Markets are basking in the warm holiday glow of easing Fed policy ahead this morning as fresh data on inflation came in softer than expected. Policymakers have been on the speaking circuit trying to rein in some of the optimism since their meeting last week as Treasury notes and bond yields have fallen dramatically since. Even the dovish Chicago Fed President, Austan Goolsbee, warned that markets were getting “a little ahead of themselves” and promised that inflation progress would dictate the pace of Fed easing. But news this morning that the Personal Consumption Expenditure Price Index (PCE), the Fed’s preferred inflation measure, fell more than forecast in November, gave markets just what they needed to feel cheery heading into the year-end holidays.

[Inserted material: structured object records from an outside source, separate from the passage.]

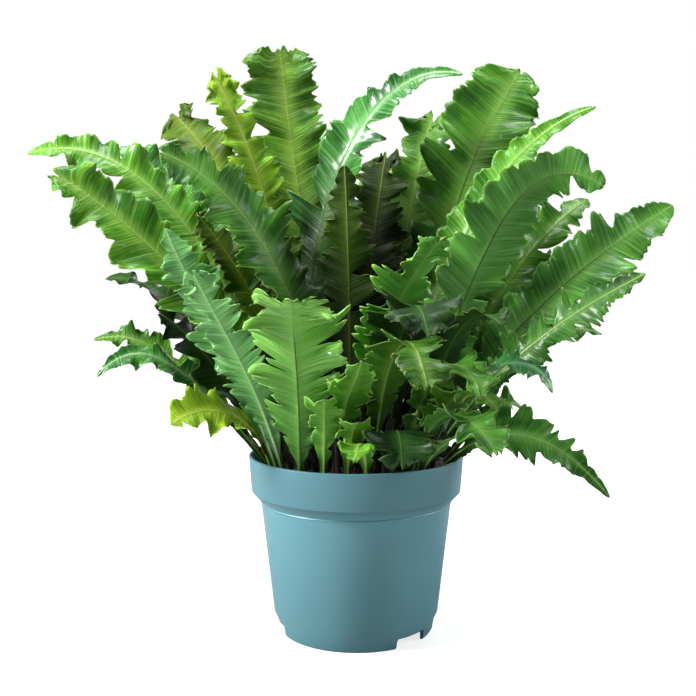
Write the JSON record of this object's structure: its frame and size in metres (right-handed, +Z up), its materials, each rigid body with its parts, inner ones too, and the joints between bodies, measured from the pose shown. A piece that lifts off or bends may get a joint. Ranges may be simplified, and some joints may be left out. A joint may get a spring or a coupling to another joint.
{
  "type": "potted fern",
  "caption": "Crisped bird's nest fern: wavy, lobed strap fronds rising from a rhizome mat in a tapered nursery pot with a collar, stepped foot and drain notches.",
  "frame": {"origin": "centre of the pot's foot, on the surface that the pot stands on", "axes": "+Z up along the pot's axis, -Y to the plant's front as pictured, +X to its right"},
  "size_m": [0.5069, 0.4075, 0.4746],
  "materials": {
    "pot_plastic": "satin injection-moulded teal-grey plastic",
    "potting_mix": "dark moist peat and bark fibre",
    "rhizome_bark": "dark brown scaly rhizome and matted roots",
    "frond_young": "glossy yellow-green young frond",
    "frond_bright": "glossy light green frond",
    "frond_green": "glossy mid green frond",
    "frond_cool": "glossy blue-green frond",
    "frond_olive": "glossy dark olive frond",
    "frond_deep": "glossy deep green frond"
  },
  "bodies": {
    "root": {"pot": "pot_plastic", "potting_mix": "potting_mix", "rhizome_mat": "rhizome_bark", "top_back": "frond_green", "young_back": "frond_young", "olive_back": "frond_olive", "side_left": "frond_green", "dusk_left": "frond_cool", "arch_left": "frond_green", "whip_left": "frond_bright", "broad_left": "frond_bright", "steel_left": "frond_cool", "peek_left": "frond_deep", "murk_left": "frond_deep", "spur_left": "frond_green", "drip_left": "frond_cool", "lime_left": "frond_young", "silver_left": "frond_cool", "hero_front": "frond_bright", "shade_left": "frond_olive", "spine_mid": "frond_olive", "arch_right": "frond_cool", "shade_right": "frond_olive", "lobe_back": "frond_green", "fan_right": "frond_green", "wave_right": "frond_bright", "hook_right": "frond_green", "far_right": "frond_green", "behind_right": "frond_green", "side_right": "frond_bright", "feather_right": "frond_green", "peek_right": "frond_green", "teal_right": "frond_cool", "nook_right": "frond_green", "low_right": "frond_green", "curl_mid": "frond_bright", "nest_mid": "frond_deep", "face_mid": "frond_deep", "gloss_mid": "frond_deep", "plume_right": "frond_green", "drop_mid": "frond_green", "bend_right": "frond_green", "drop_right": "frond_deep", "rim_right": "frond_green", "tuck_right": "frond_green", "finger_mid": "frond_bright", "sprout_left": "frond_bright", "sprout_mid": "frond_bright", "frill_mid": "frond_bright", "back_a": "frond_green", "back_b": "frond_deep", "back_c": "frond_bright", "back_d": "frond_green", "back_e": "frond_cool", "back_f": "frond_bright", "back_g": "frond_green", "back_h": "frond_deep", "rear_right": "frond_cool", "rear_mid": "frond_green", "rear_left": "frond_bright"}
  },
  "joints": []
}
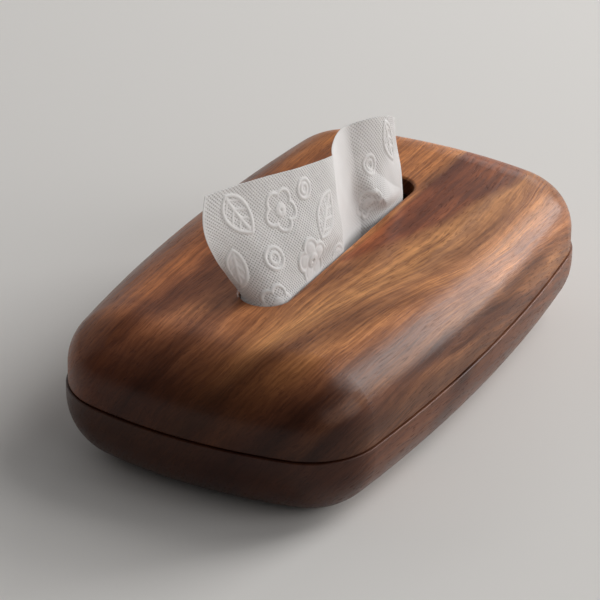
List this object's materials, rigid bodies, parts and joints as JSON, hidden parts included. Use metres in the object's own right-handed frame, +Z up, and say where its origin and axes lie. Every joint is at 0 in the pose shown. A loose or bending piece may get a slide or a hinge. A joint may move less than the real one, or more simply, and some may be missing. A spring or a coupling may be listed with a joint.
{
  "type": "wooden tissue box",
  "caption": "Low wooden tissue box: a bowed, rounded lid with a long slot closes a shallow tray, and a tissue stands up through the slot.",
  "frame": {"origin": "middle of the tray's flat foot, on the surface that the box stands on", "axes": "+Z up, +X along the box's length and its slot, +Y across it"},
  "size_m": [0.238, 0.142, 0.1123],
  "materials": {
    "lid_wood": "satin lacquer",
    "tray_wood": "satin lacquer",
    "magnet": "nickel plate",
    "tissue": "embossed paper"
  },
  "bodies": {
    "base": {"base_tray": "tray_wood", "tray_magnet_1": "magnet", "tray_magnet_2": "magnet", "tray_magnet_3": "magnet", "tray_magnet_4": "magnet", "tissue_block": "tissue"},
    "lid": {"lid_shell": "lid_wood", "lid_magnet_1": "magnet", "lid_magnet_2": "magnet", "lid_magnet_3": "magnet", "lid_magnet_4": "magnet", "standing_tissue": "tissue"}
  },
  "joints": [
    {"name": "lid_lift", "type": "slide", "parent": "base", "child": "lid", "axis": [0, 0, 1], "range_m": [0, 0.08]}
  ]
}
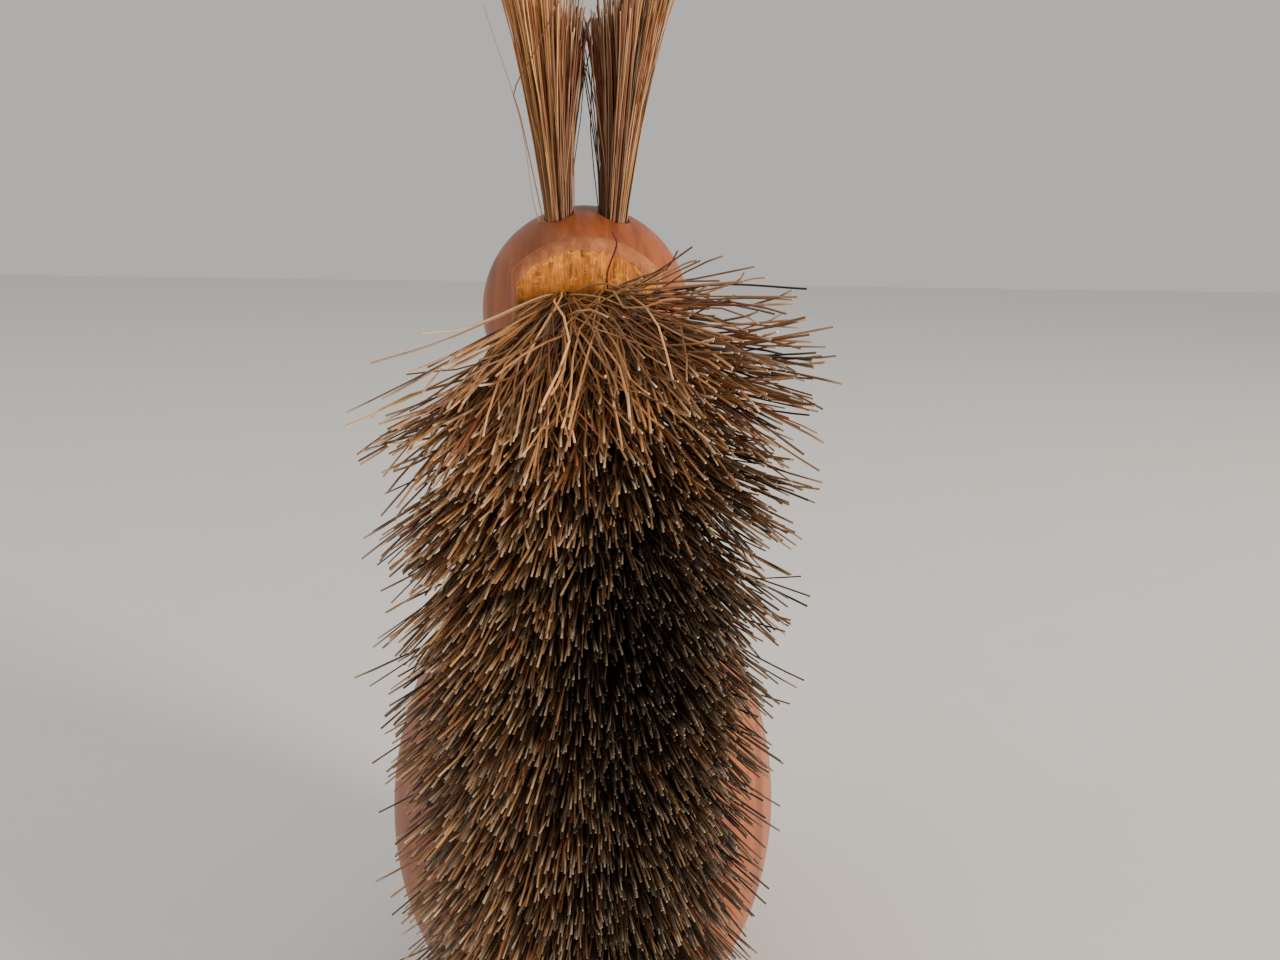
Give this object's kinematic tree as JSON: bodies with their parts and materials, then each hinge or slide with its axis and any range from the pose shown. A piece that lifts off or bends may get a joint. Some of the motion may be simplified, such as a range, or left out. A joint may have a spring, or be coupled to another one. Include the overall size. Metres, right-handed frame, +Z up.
{
  "type": "figure brush",
  "caption": "Free-standing turned wooden animal figure with bristle ears and an upright tail board filled with bristle tufts, used as a small brush.",
  "frame": {"origin": "centre of the body's flat round base, on the surface that the figure stands on", "axes": "+Z up along the turned body's axis, -Y the way the tail bristles point, +Y the way the figure faces, +X to the right when looking at the bristles along +Y"},
  "size_m": [0.072, 0.1071, 0.1892],
  "materials": {
    "turned_wood": "satin lacquer",
    "tail_wood": "satin lacquer",
    "dowel_wood": "raw",
    "tail_bristle": "horsehair, semi-gloss",
    "ear_bristle": "horsehair, semi-gloss",
    "anchor_wire": "drawn"
  },
  "bodies": {
    "root": {"body": "turned_wood", "head": "turned_wood", "neck_dowel": "dowel_wood", "tail_board": "tail_wood", "tail_dowel_lower": "dowel_wood", "tail_dowel_upper": "dowel_wood", "ear_tuft_left": "ear_bristle", "ear_tuft_right": "ear_bristle", "ear_anchor_left": "anchor_wire", "ear_anchor_right": "anchor_wire", "tail_tufts_row_01": "tail_bristle", "tail_tufts_row_02": "tail_bristle", "tail_tufts_row_03": "tail_bristle", "tail_tufts_row_04": "tail_bristle", "tail_tufts_row_05": "tail_bristle", "tail_tufts_row_06": "tail_bristle", "tail_tufts_row_07": "tail_bristle", "tail_tufts_row_08": "tail_bristle", "tail_tufts_row_09": "tail_bristle", "tail_tufts_row_10": "tail_bristle", "tail_tufts_row_11": "tail_bristle", "tail_tufts_row_12": "tail_bristle", "tail_tufts_row_13": "tail_bristle", "tail_tufts_row_14": "tail_bristle", "tail_tufts_row_15": "tail_bristle", "tail_tufts_row_16": "tail_bristle", "tail_tufts_row_17": "tail_bristle", "tail_tufts_row_18": "tail_bristle", "tail_tufts_row_19": "tail_bristle", "tail_tufts_row_20": "tail_bristle", "tail_tufts_row_21": "tail_bristle", "tail_tufts_row_22": "tail_bristle", "tail_tufts_row_23": "tail_bristle", "tail_tufts_row_24": "tail_bristle", "tail_tufts_row_25": "tail_bristle"}
  },
  "joints": []
}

The PCE Deflator fell 0.1% in November vs. expectations of a flat 0.0% change. Year over year, PCE rose just 2.6% vs. estimates of 2.8%, edging closer to the Fed’s 2.0% target. That marks the lowest reading on PCE since February 2021 and a significant decline from its peak at 7.1% in June 2022. Excluding food and energy, Core PCE rose 0.1%, shy of the consensus estimate of 0.2%, and 3.2% from a year ago, shy of the estimate of 3.3%. Interestingly, on a six-month annualized basis, the core metric rose just 1.9%, which marks the first time in more than three years that this measure has come in below the Fed’s 2.0% target.
There is an early market close today and activity is light, but Treasuries have still managed to spawn a little bit of a post-PCE rally. At the time of this writing, yields are down around 1.5-3bps across the curve. The 10-year Treasury yield now sits at 3.87%, the lowest level since July. Fed Funds futures markets are also increasing their rate cut bets for 2024. At the moment, the highest probability in the futures market is for 175bps of cuts next year, twice what last week’s Fed dot plot projected. Futures also appear convinced that the cuts will begin in March. They are predicting 25bps of cuts at the March 20th meeting with 74% probability.
Other important economic data releases this week have been primarily on the housing front. Building Permits came in marginally shy of expectations while Housing Starts jumped 14.8% in November, beating the consensus forecast, which called for a 0.9% decline. Existing Home Sales edged up from a 13-year low to 3.82mm annual pace in November. Sales were up 0.8% from a month earlier, which marked the first respite in two years as higher borrowing costs and low inventory have kept many would-be-buyers on the sidelines. However, New Home Sales unexpectedly fell in November, suggesting the road to recovery for the housing market will be a bumpy one.
Next week will likely be another light one with many out on holiday. However, there is still data to digest. We will get a few more numbers on the housing front, with FHFA and Case-Shiller house price indexes coming out on Tuesday. There is also a spattering of business and manufacturing data due throughout the week. Hope everyone enjoys the long weekend. Happy holidays to all!